Reproduce all of the material exactly as shown.

──────── Data extract

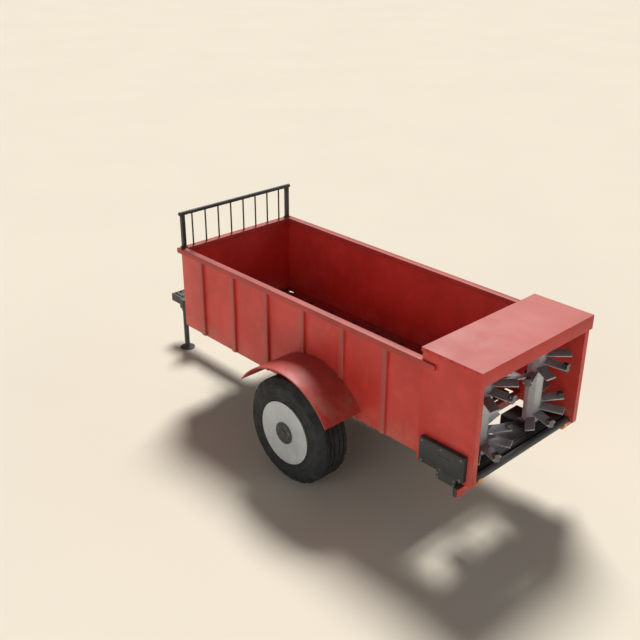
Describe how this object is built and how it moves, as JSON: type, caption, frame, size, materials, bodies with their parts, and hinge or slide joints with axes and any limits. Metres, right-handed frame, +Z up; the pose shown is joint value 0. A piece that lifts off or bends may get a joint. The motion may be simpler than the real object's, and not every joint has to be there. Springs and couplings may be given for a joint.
{
  "type": "manure spreader",
  "caption": "Single-axle farm spreader with a high open box, floor conveyors, vertical beaters under a rear hood, front guard, fenders, drawbar and parking jack.",
  "frame": {"origin": "on the ground under the middle of the whole machine's bounding box", "axes": "+X forward to the hitch, +Y to the machine's left, +Z up"},
  "size_m": [5.6086, 2.536, 2.2328],
  "materials": {
    "red_paint": "semi-gloss red paint, lightly weathered",
    "red_rail_paint": "semi-gloss darker red paint, worn along the top edge",
    "red_fender_paint": "semi-gloss red paint with road dust",
    "dark_grey_paint": "satin dark grey paint",
    "beater_steel": "worn bare steel",
    "tyre_rubber": "matt black rubber",
    "rim_paint": "satin pale grey paint",
    "worn_floor_steel": "worn steel",
    "lamp_red": "clear red lens plastic",
    "marker_amber": "amber plastic"
  },
  "bodies": {
    "frame": {"side_wall_left": "red_paint", "side_wall_right": "red_paint", "front_wall": "red_paint", "top_rail": "red_rail_paint", "floor_plate": "red_paint", "front_guard": "dark_grey_paint", "housing_side_left": "red_paint", "housing_side_right": "red_paint", "hood": "red_paint", "beater_bed": "dark_grey_paint", "beater_gearbox": "dark_grey_paint", "beater_top_beam": "dark_grey_paint", "rear_cross_tube": "dark_grey_paint", "side_marker_left": "marker_amber", "side_marker_right": "marker_amber", "drive_case": "dark_grey_paint", "drive_motor": "dark_grey_paint", "tail_lamp_housing_left": "dark_grey_paint", "tail_lamp_housing_right": "dark_grey_paint", "tail_lamp_lens_left": "lamp_red", "tail_lamp_lens_right": "lamp_red", "fender_left": "red_fender_paint", "fender_right": "red_fender_paint", "axle": "dark_grey_paint", "axle_seat_left": "dark_grey_paint", "axle_seat_right": "dark_grey_paint", "chassis_frame": "dark_grey_paint", "front_beam": "dark_grey_paint", "drawbar": "dark_grey_paint", "tow_block": "dark_grey_paint", "jack_sleeve": "dark_grey_paint", "conveyor_left": "worn_floor_steel", "conveyor_right": "worn_floor_steel", "conveyor_shaft_front": "dark_grey_paint", "conveyor_shaft_rear": "dark_grey_paint", "drive_tube": "dark_grey_paint"},
    "wheel_left": {"tyre_left": "tyre_rubber", "wheel_rim_left": "rim_paint", "wheel_hub_left": "dark_grey_paint"},
    "wheel_right": {"tyre_right": "tyre_rubber", "wheel_rim_right": "rim_paint", "wheel_hub_right": "dark_grey_paint"},
    "beater_left": {"beater_left": "beater_steel"},
    "beater_right": {"beater_right": "beater_steel"},
    "jack": {"jack_leg": "dark_grey_paint"}
  },
  "joints": [
    {"name": "wheel_left_spin", "type": "hinge", "parent": "frame", "child": "wheel_left", "pos_m": [-0.7314, 0.995, 0.565], "axis": [0, 1, 0], "continuous": true},
    {"name": "wheel_right_spin", "type": "hinge", "parent": "frame", "child": "wheel_right", "pos_m": [-0.7314, -0.995, 0.565], "axis": [0, 1, 0], "continuous": true},
    {"name": "beater_left_spin", "type": "hinge", "parent": "frame", "child": "beater_left", "pos_m": [-2.496, 0.4105, 0.876], "axis": [0, 0, 1], "continuous": true},
    {"name": "beater_right_spin", "type": "hinge", "parent": "frame", "child": "beater_right", "pos_m": [-2.496, -0.4105, 0.876], "axis": [0, 0, 1], "continuous": true},
    {"name": "jack_slide", "type": "slide", "parent": "frame", "child": "jack", "axis": [0, 0, 1], "range_m": [0, 0.085]}
  ],
  "couplings": [
    {"joint": "beater_right_spin", "follows": "beater_left_spin", "ratio": -1}
  ]
}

────────────────

## [Exercise solution]
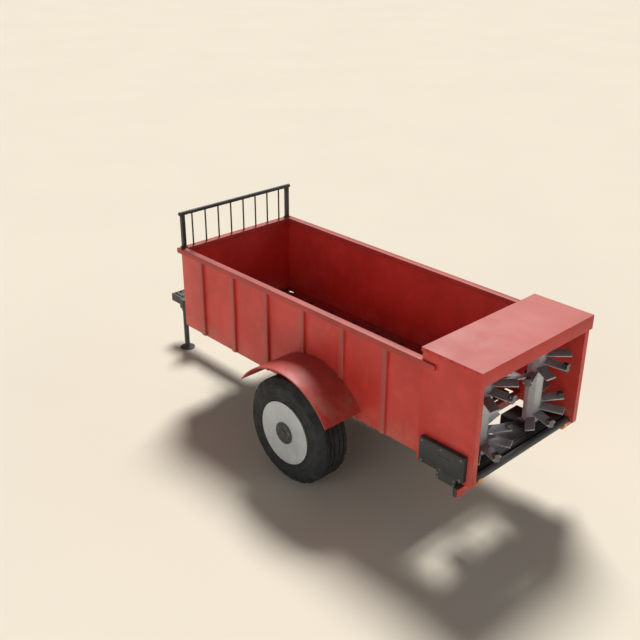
Describe how this object is built and how it moves, as JSON: type, caption, frame, size, materials, bodies with their parts, and hinge or slide joints with axes and any limits. Metres, right-handed frame, +Z up; the pose shown is joint value 0. A piece that lifts off or bends may get a joint. The motion may be simpler than the real object's, and not every joint has to be there. Springs and couplings may be given for a joint.
{
  "type": "manure spreader",
  "caption": "Single-axle farm spreader with a high open box, floor conveyors, vertical beaters under a rear hood, front guard, fenders, drawbar and parking jack.",
  "frame": {"origin": "on the ground under the middle of the whole machine's bounding box", "axes": "+X forward to the hitch, +Y to the machine's left, +Z up"},
  "size_m": [5.6086, 2.536, 2.2328],
  "materials": {
    "red_paint": "semi-gloss red paint, lightly weathered",
    "red_rail_paint": "semi-gloss darker red paint, worn along the top edge",
    "red_fender_paint": "semi-gloss red paint with road dust",
    "dark_grey_paint": "satin dark grey paint",
    "beater_steel": "worn bare steel",
    "tyre_rubber": "matt black rubber",
    "rim_paint": "satin pale grey paint",
    "worn_floor_steel": "worn steel",
    "lamp_red": "clear red lens plastic",
    "marker_amber": "amber plastic"
  },
  "bodies": {
    "frame": {"side_wall_left": "red_paint", "side_wall_right": "red_paint", "front_wall": "red_paint", "top_rail": "red_rail_paint", "floor_plate": "red_paint", "front_guard": "dark_grey_paint", "housing_side_left": "red_paint", "housing_side_right": "red_paint", "hood": "red_paint", "beater_bed": "dark_grey_paint", "beater_gearbox": "dark_grey_paint", "beater_top_beam": "dark_grey_paint", "rear_cross_tube": "dark_grey_paint", "side_marker_left": "marker_amber", "side_marker_right": "marker_amber", "drive_case": "dark_grey_paint", "drive_motor": "dark_grey_paint", "tail_lamp_housing_left": "dark_grey_paint", "tail_lamp_housing_right": "dark_grey_paint", "tail_lamp_lens_left": "lamp_red", "tail_lamp_lens_right": "lamp_red", "fender_left": "red_fender_paint", "fender_right": "red_fender_paint", "axle": "dark_grey_paint", "axle_seat_left": "dark_grey_paint", "axle_seat_right": "dark_grey_paint", "chassis_frame": "dark_grey_paint", "front_beam": "dark_grey_paint", "drawbar": "dark_grey_paint", "tow_block": "dark_grey_paint", "jack_sleeve": "dark_grey_paint", "conveyor_left": "worn_floor_steel", "conveyor_right": "worn_floor_steel", "conveyor_shaft_front": "dark_grey_paint", "conveyor_shaft_rear": "dark_grey_paint", "drive_tube": "dark_grey_paint"},
    "wheel_left": {"tyre_left": "tyre_rubber", "wheel_rim_left": "rim_paint", "wheel_hub_left": "dark_grey_paint"},
    "wheel_right": {"tyre_right": "tyre_rubber", "wheel_rim_right": "rim_paint", "wheel_hub_right": "dark_grey_paint"},
    "beater_left": {"beater_left": "beater_steel"},
    "beater_right": {"beater_right": "beater_steel"},
    "jack": {"jack_leg": "dark_grey_paint"}
  },
  "joints": [
    {"name": "wheel_left_spin", "type": "hinge", "parent": "frame", "child": "wheel_left", "pos_m": [-0.7314, 0.995, 0.565], "axis": [0, 1, 0], "continuous": true},
    {"name": "wheel_right_spin", "type": "hinge", "parent": "frame", "child": "wheel_right", "pos_m": [-0.7314, -0.995, 0.565], "axis": [0, 1, 0], "continuous": true},
    {"name": "beater_left_spin", "type": "hinge", "parent": "frame", "child": "beater_left", "pos_m": [-2.496, 0.4105, 0.876], "axis": [0, 0, 1], "continuous": true},
    {"name": "beater_right_spin", "type": "hinge", "parent": "frame", "child": "beater_right", "pos_m": [-2.496, -0.4105, 0.876], "axis": [0, 0, 1], "continuous": true},
    {"name": "jack_slide", "type": "slide", "parent": "frame", "child": "jack", "axis": [0, 0, 1], "range_m": [0, 0.085]}
  ],
  "couplings": [
    {"joint": "beater_right_spin", "follows": "beater_left_spin", "ratio": -1}
  ]
}